David van Huiden was 12 when he said goodbye to his parents and sister in July 1943, “sure we would meet again”. They had been told, and believed, that they were going to a work camp.

“Would you get on a train if they said you were going to hell? I would say, ‘Thanks, but no thanks. I am staying home,’” said Mr van Huiden.

The case against Demjanjuk

Born in Ukraine, Demjanjuk immigrated to the US after the war. In 1977, the Office of Special Investigations began to investigate his past, suspecting he may have lied to get into the USA. Ultimately, he was tried in Israel and sentenced there to death in 1988 for being a murderous guard at the Treblinka death camp.
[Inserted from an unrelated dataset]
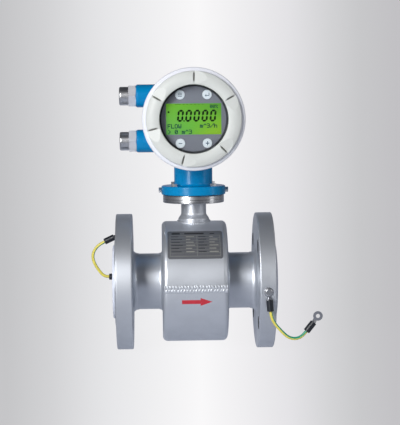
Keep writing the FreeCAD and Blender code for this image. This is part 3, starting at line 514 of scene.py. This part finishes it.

But the sentence was overturned in 1993 when the Israeli Supreme Court determined there was insufficient evidence that Demjanjuk was really the so-called “Ivan the Terrible”, and he was released, returning to Cleveland, Ohio, where he was an autoworker.

But in October 2002, a US District Court found that Demjanjuk had contributed to the mass murder of Jews by asphyxiation with poison gas, and that he had served voluntarily at several camps.

Demjanjuk eventually was stripped of his US citizenship and deported to Germany in May 2009 to stand trial.